CMS Declares Success in Hospital Program to Report
on Quality Measures
Seven elements measured were aimed at heart attack
and surgical care
Jan. 8, 2009 More than 3,000 U.S. hospitals will
receive the full payment update for 2009 as part of the new Hospital
Outpatient Quality Data Reporting Program, which required reporting in
2008 on seven quality measures that are elements of high-quality heart
attack and surgical care, according The Centers for Medicare & Medicaid
Services (CMS).
Adds two quality measures showing how well
dialysis patients are treated for anemia, information to help seniors
better understand facility survival rates
The successful hospitals represent 99.3 percent
of all hospitals that participated in the program that began in 2008 as
an effort to strengthen the tie between the quality of care furnished to
people with Medicare in hospital outpatient departments and the payments
hospitals receive for those services, according to the CMS news
release.
We are extremely pleased to find that hospitals
have responded so successfully to the new outpatient quality measure
reporting program, said CMS Acting Administrator Kerry Weems.
The reporting program represents another major
step toward value-based purchasing of health care services to ensure
that patients with Medicare and the American taxpayers get the best
outcomes for their health care dollars.
The new reporting program was mandated by the Tax
Relief and Health Care Act (TRHCA) of 2006, and applies to all hospitals
paid under the hospital outpatient prospective payment system (OPPS).
The program does not apply to:
● Hospitals excluded from the OPPS:
● Maryland hospitals subject to special payment
rules reflecting state hospital payment laws;
● Hospitals situated outside of the 50 states,
the District of Columbia and Puerto Rico ;
● Indian Health Service Hospitals; and
● Certain other OPPS-exempt hospitals.
Under TRHCA, eligible hospitals that successfully
report outpatient quality data receive the full market basket update;
those that do not receive an update that is reduced by 2.0 percentage
points.
Data culled from the hospital reporting program
will help Medicare and the broader health care community learn more
about the quality of services available to beneficiaries in outpatient
care settings and how to improve that care.

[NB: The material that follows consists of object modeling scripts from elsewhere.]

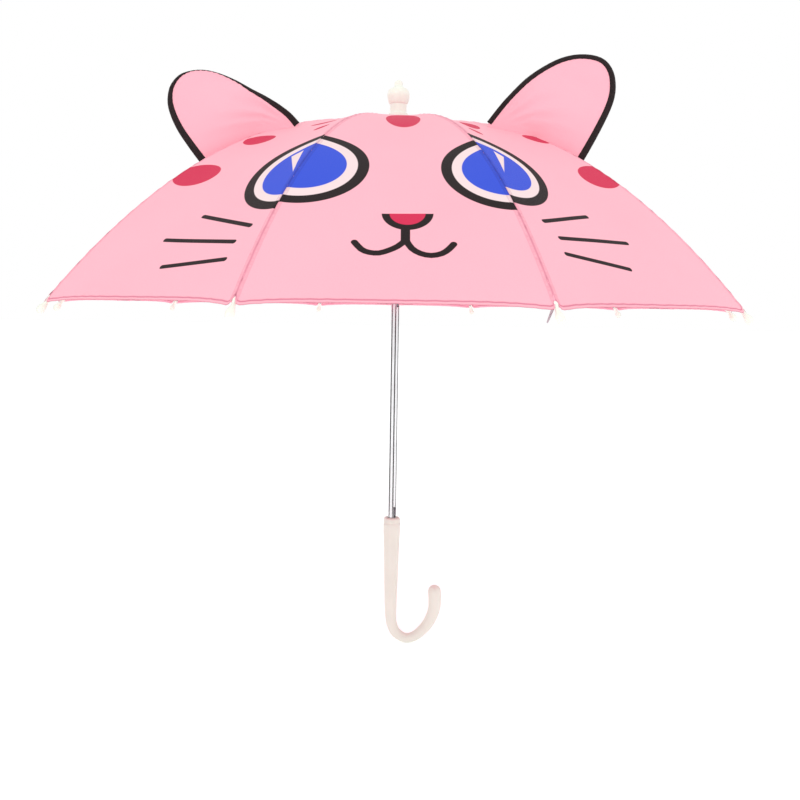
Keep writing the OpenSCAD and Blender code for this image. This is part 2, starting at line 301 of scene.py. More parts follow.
FRONT_PRINT = [
    oval("crimson", (0.0045, 0.137), (0.0155, 0.037)),
    oval("black", (-0.077, 0.259), (0.055, 0.055)),
    oval("white", (-0.077, 0.259), (0.046, 0.046)),
    oval("blue", (-0.076, 0.259), (0.0363, 0.0363)),
    oval("black", (0.0915, 0.2618), (0.0573, 0.0573)),
    oval("white", (0.0903, 0.2625), (0.0477, 0.0477)),
    oval("blue", (0.0883, 0.2630), (0.038, 0.038)),
    cup("black", (0.008, 0.3225), 0.019, 0.3230),
    cup("rose", (0.008, 0.3225), 0.0132, 0.3229),
    stroke("black", 0.0034, (0.0065, 0.341), (0.0065, 0.354)),
    brush("black", 0.0026, (-0.0295, 0.3555), (-0.0245, 0.3625), (-0.019, 0.3655), (-0.012, 0.366),
          (-0.005, 0.363), (0.001, 0.359), (0.0055, 0.354)),
    brush("black", 0.0026, (0.0075, 0.354), (0.011, 0.361), (0.017, 0.3660), (0.0245, 0.368),
          (0.032, 0.366), (0.037, 0.3615), (0.0405, 0.3565)),
]
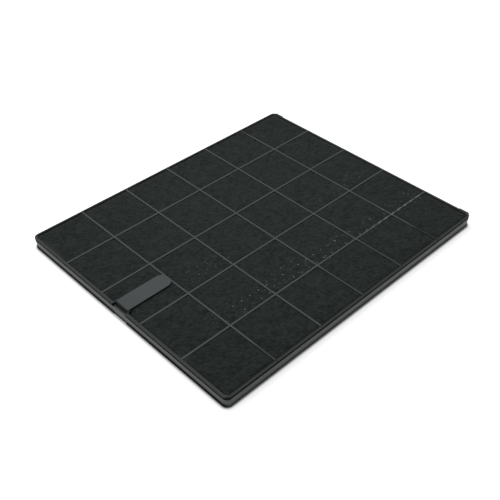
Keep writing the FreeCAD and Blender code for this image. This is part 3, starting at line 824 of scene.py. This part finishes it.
# The painted glints of the specks and the dashes go over the cover's colour.
tree.links.new(blend(tree, marks, base_colour(shader), SPECK_GLINT_COLOUR), shader.inputs["Base Color"])
print("dashes on the rib at Y", round(DASHED_RIB / MM, 1), "mm")

# %% [markdown]
# ## Dressing the rigid pieces
#
# The solids already have the right shape, so they keep their meshes and only get a finish.

# %% Finish the solids
def dress(node, finish):
    """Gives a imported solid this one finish."""
    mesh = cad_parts[node].data
    mesh.materials.clear()
    mesh.materials.append(finish)


dress("cover_grille", cover_finish)
dress("base_tray", tray_finish)
dress("chamber_lattice", lattice_finish)
dress("pull_tab", tab_finish)
charges = sorted(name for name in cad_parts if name.startswith("carbon_charge"))
for charge in charges:
    dress(charge, carbon_finish)
print("dressed 4 mouldings and", len(charges), "charges")

# %% [markdown]
# ## Cutting the fleece sheet
#
# A fleece sheet starts as one flat plane with rounded corners. It is cut across at chosen places,
# close together beside each rib, where the sheet bends sharply, and wider apart in the middle of a
# cell. Bisect does this cut by cut, and leaves a clean mesh of rectangles. Plain subdivision would
# need far more faces to put edges where the ribs are.

# %% Cut lines
# Distances from a rib's middle, in millimetres
BESIDE_RIB = (0.78, 0.86, 0.98, 1.4, 3.0, 6.0, 10.0, 14.0, 18.2)
EDGE_LEFT = 0.2 * MM
CORNER_STEPS = 4


def cut_places(count):
    """Where the cuts go in one direction: beside both sides of every rib, and mid cell."""
    places = []
    for rib in rib_places(count):
        for distance in BESIDE_RIB:
            places += [rib - distance * MM, rib + distance * MM]
    return sorted(places + [rib + CELL / 2 for rib in rib_places(count)[:-1]])


def cut_sheet(name, half_x, half_y, corner, level):
    """A flat sheet with rounded corners, cut into small rectangles along the grid."""
    bpy.ops.object.select_all(action="DESELECT")
    bpy.ops.mesh.primitive_plane_add(size=2, location=(0, 0, level), scale=(1, 1, 1))
    sheet = bpy.context.object
    sheet.name = name
    sheet.scale = (half_x, half_y, 1)
    bpy.ops.object.transform_apply(location=True, rotation=True, scale=True)
    bpy.ops.object.mode_set(mode="EDIT")
    bpy.ops.mesh.select_all(action="SELECT")
    bpy.ops.mesh.bevel(offset=corner, offset_type="OFFSET", affect="VERTICES", segments=CORNER_STEPS)
    for count, half, normal in ((COLUMNS, half_x, (1, 0, 0)), (ROWS, half_y, (0, 1, 0))):
        for at in cut_places(count):
            if abs(at) < half - EDGE_LEFT:
                bpy.ops.mesh.select_all(action="SELECT")
                bpy.ops.mesh.bisect(plane_co=Vector(normal) * at, plane_no=normal)
    bpy.ops.object.mode_set(mode="OBJECT")
    print(name, "is cut into", len(sheet.data.polygons), "faces")
    return sheet


# %% Both sheets, still flat
UPPER_CORNER = CORNER - 1 * MM
LOWER_CORNER = 3 * MM
UPPER_LEVEL = upper_low.z + PINCHED
LOWER_LEVEL = lower_high.z - PINCHED

upper_sheet = cut_sheet("fleece_top", upper_high.x, upper_high.y, UPPER_CORNER, UPPER_LEVEL)
lower_sheet = cut_sheet("fleece_bottom", lower_high.x, lower_high.y, LOWER_CORNER, LOWER_LEVEL)

# %% [markdown]
# ## Puffing it up between the ribs
#
# The ribs pinch the fleece to a thin felt, and right beside them it swells to its full height. So
# the height at a point depends on how far it is from the nearest rib in each direction, through a
# smooth step. Each cell is stuffed a little differently, and the hinge barrel of the tab presses the
# fleece down at the notch.

# %% Height of the fleece
BESIDE = 0.78 * MM
SLOPE = 0.22 * MM
LEDGE = 3.6 * MM
FRAME_OVERLAP = 0.05 * MM
HINGE_END = -129.3 * MM
HINGE_HALF = 8.6 * MM
HINGE_MARGIN = 2 * MM
HINGE_SLOPE = 0.8 * MM


def smooth(share):
    """A smooth step from 0 to 1."""
    share = min(max(share, 0.0), 1.0)
    return share * share * (3 - 2 * share)


def from_rib(at, count, edge):
    """How far this place is from the nearest rib or from the frame's inner edge."""
    to_frame = edge - abs(at) + BESIDE - FRAME_OVERLAP
    return min(min(abs(at - rib) for rib in rib_places(count)), to_frame)


def fullness(x, y, edge_x, edge_y):
    """From 0 under a rib to 1 where the fleece has its full height."""
    across = smooth((from_rib(x, COLUMNS, edge_x) - BESIDE) / SLOPE)
    along = smooth((from_rib(y, ROWS, edge_y) - BESIDE) / SLOPE)
    return across * along


def hinge_relief(x, y):
    """From 0 under the tab's hinge to 1 away from it."""
    if abs(y) >= HINGE_HALF + HINGE_MARGIN:
        return 1.0
    return smooth(max(x - HINGE_END, abs(y) - HINGE_HALF) / HINGE_SLOPE)


print("fleece rises over", SLOPE / MM, "mm beside a rib")

# %% Puff the sheets
UPPER_PUFF = 1.5 * MM
LOWER_PUFF = -1.2 * MM
STUFFING = (0.94, 1.0)
STILL_FLAT = 0.02


def puff(sheet, height, edge_x, edge_y, hinge):
    """Raises each cell of the sheet and pins what lies under the ribs. A negative height puffs down."""
    stuffing = {}
    pinned = []
    for vertex in sheet.data.vertices:
        x, y = vertex.co.x, vertex.co.y
        full = fullness(x, y, edge_x, edge_y)
        if hinge:
            full *= hinge_relief(x, y)
        cell = (math.floor(x / CELL), math.floor(y / CELL + 0.5))
        stuffing.setdefault(cell, random.uniform(*STUFFING))
        vertex.co.z += height * full * stuffing[cell]
        if full < STILL_FLAT:
            pinned.append(vertex.index)
    sheet.vertex_groups.new(name="pinned").add(pinned, 1.0, "REPLACE")
    print(sheet.name, "puffed by", height / MM, "mm,", len(pinned), "points pinned")


puff(upper_sheet, UPPER_PUFF, HALF_LENGTH - RIM, HALF_WIDTH - RIM, hinge=True)
puff(lower_sheet, LOWER_PUFF, HALF_LENGTH - LEDGE, HALF_WIDTH - LEDGE, hinge=False)

# %% [markdown]
# ## Letting the cloth settle
#
# The cells would all be alike and too neat. A short cloth simulation with a little slack and a
# gentle pressure from inside lets the free parts swell and pucker, while the pinned parts stay.
# How far a point may move is capped afterwards, so that the fleece stays below the ribs.

# %% Cloth settings
STEPS = 20
SLACK = -0.012
PRESSURE = 2.0
POINT_MASS = 0.02
STIFFNESS = 8
BENDING = 0.05
QUALITY = 5


def add_cloth(sheet, upward):
    """Adds the cloth modifier to this sheet, with pressure on the side that it puffs to."""
    bpy.ops.object.select_all(action="DESELECT")
    sheet.select_set(True)
    bpy.context.view_layer.objects.active = sheet
    bpy.ops.object.modifier_add(type="CLOTH")
    cloth = sheet.modifiers[-1]
    cloth.settings.vertex_group_mass = "pinned"
    cloth.settings.quality = QUALITY
    cloth.settings.mass = POINT_MASS
    cloth.settings.tension_stiffness = STIFFNESS
    cloth.settings.compression_stiffness = STIFFNESS
    cloth.settings.bending_stiffness = BENDING
    cloth.settings.shrink_min = SLACK
    cloth.settings.use_pressure = True
    cloth.settings.uniform_pressure_force = PRESSURE * upward
    cloth.settings.effector_weights.gravity = 0
    cloth.collision_settings.use_collision = False
    cloth.point_cache.frame_start = 1
    cloth.point_cache.frame_end = STEPS
    return cloth


print("cloth runs", STEPS, "steps")

# %% Simulate the sheets
CAP = 0.15 * MM


def settle(sheet, upward):
    """Runs the cloth on this sheet and applies it, with every point's move capped."""
    start = [vertex.co.copy() for vertex in sheet.data.vertices]
    cloth = add_cloth(sheet, upward)
    for step in range(1, STEPS + 1):
        bpy.context.scene.frame_set(step)
    bpy.ops.object.modifier_apply(modifier=cloth.name)
    bpy.context.scene.frame_set(1)
    moved = 0.0
    for vertex, rest in zip(sheet.data.vertices, start):
        move = vertex.co - rest
        moved = max(moved, move.length)
        if move.length > CAP:
            move *= CAP / move.length
        vertex.co = rest + move
    print(sheet.name, "moved by up to", round(moved / MM, 2), "mm before the cap")


settle(upper_sheet, 1)
settle(lower_sheet, -1)

# %% [markdown]
# ## Giving the sheets their thickness
#
# The simulated surface is only the outer face. Extruding the whole sheet towards the carbon and
# flattening the new face on the plane that the charges reach closes it into a solid felt. One level
# of subdivision rounds it, and a fine seeded noise makes the surface as uneven as a real mat.

# %% Close and round the sheets
UNEVEN = 0.05 * MM
UNEVEN_SIZE = 5 * MM
PUFFED_PAST = PINCHED + 0.3 * MM


def close_sheet(sheet, base, finish):
    """Extrudes the sheet to the plane at this height, rounds it and roughens its outer face."""
    bpy.ops.object.select_all(action="DESELECT")
    sheet.select_set(True)
    bpy.context.view_layer.objects.active = sheet
    bpy.ops.object.mode_set(mode="EDIT")
    bpy.ops.mesh.select_mode(type="FACE")
    bpy.ops.mesh.select_all(action="SELECT")
    bpy.ops.mesh.extrude_region_move(TRANSFORM_OT_translate={"value": (0, 0, 0)})
    bpy.ops.transform.resize(value=(1, 1, 0), center_override=(0, 0, base))
    bpy.ops.mesh.select_all(action="SELECT")
    bpy.ops.mesh.normals_make_consistent(inside=False)
    bpy.ops.object.mode_set(mode="OBJECT")
    bpy.ops.object.modifier_add(type="SUBSURF")
    sheet.modifiers[-1].levels = 1
    sheet.modifiers[-1].render_levels = 1
    bpy.ops.object.modifier_apply(modifier=sheet.modifiers[-1].name)
    for vertex in sheet.data.vertices:
        if abs(vertex.co.z - base) > PUFFED_PAST:
            vertex.co.z += UNEVEN * noise.noise(vertex.co / UNEVEN_SIZE)
    bpy.ops.object.shade_smooth()
    sheet.data.materials.append(finish)
    low = min(vertex.co.z for vertex in sheet.data.vertices)
    high = max(vertex.co.z for vertex in sheet.data.vertices)
    print(sheet.name, "from", round(low / MM, 2), "to", round(high / MM, 2), "mm high")


close_sheet(upper_sheet, upper_low.z, fleece_finish)
close_sheet(lower_sheet, lower_high.z, fleece_finish)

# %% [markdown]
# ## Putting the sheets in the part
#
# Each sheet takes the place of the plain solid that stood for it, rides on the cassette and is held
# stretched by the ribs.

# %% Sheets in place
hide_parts("upper_fleece")
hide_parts("lower_fleece")
for sheet, half in ((upper_sheet, upper_high), (lower_sheet, lower_high)):
    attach(sheet, "cassette")
print("both sheets are in place")
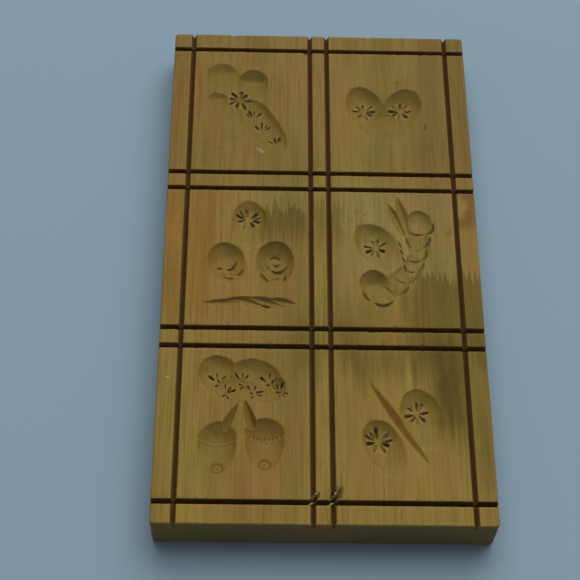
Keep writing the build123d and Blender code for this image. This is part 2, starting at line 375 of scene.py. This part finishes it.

Quality data will also give
CMS a baseline of data from which an eventual pay-for-performance
outpatient system could be created.
In all, of 3,339 hospitals that participated in the
program, 3,313 will receive the full CY 2009 update under the quality
data reporting program. Of the remaining 26, that will receive the
reduced update, 18 did not report the quality data successfully, while
eight did not have a QualityNet Administrator.
In 2008, hospitals participating in the program
were required to report data on the seven quality measures that measure
important elements of high-quality heart attack and surgical care, which
is of particular importance to Medicare beneficiaries. These measures
were:
● The percentage of heart attack patients given
aspirin when they arrive at the emergency room;
● The amount of time it takes for a heart attack
patient to receive clot-busting drugs;
● The percentage of heart attack patients who
received clot-busting drugs within 30 minutes of arriving in the
emergency room;
● The average time it takes a heart attack
patient to receive an electrocardiogram test to assess heart damage once
they arrive in the emergency room;
● The average time it takes for a heart attack
patient to transfer to another hospital to receive a coronary
angioplasty as acute treatment for a heart attack;
● The percentage of surgery patients who receive
an antibiotic within one hour before surgery to help prevent infection;
and
● The percentage of surgery patients who receive
the right kind of antibiotic to help prevent infection.
The OPPS CY 2009 final rule added four imaging
efficiency measures to the seven original measures for reporting to
receive the full update in CY 2010.
For the future, CMS will be looking at ways to
strengthen the relationship between payment and quality, especially by
developing policies that will not pay for adverse health care events
that could have been prevented if the hospital followed evidence-based
guidelines, said Weems. We expect these policies will improve the
quality of care not just for people with Medicare, but for all patients
who receive services in hospital outpatient departments.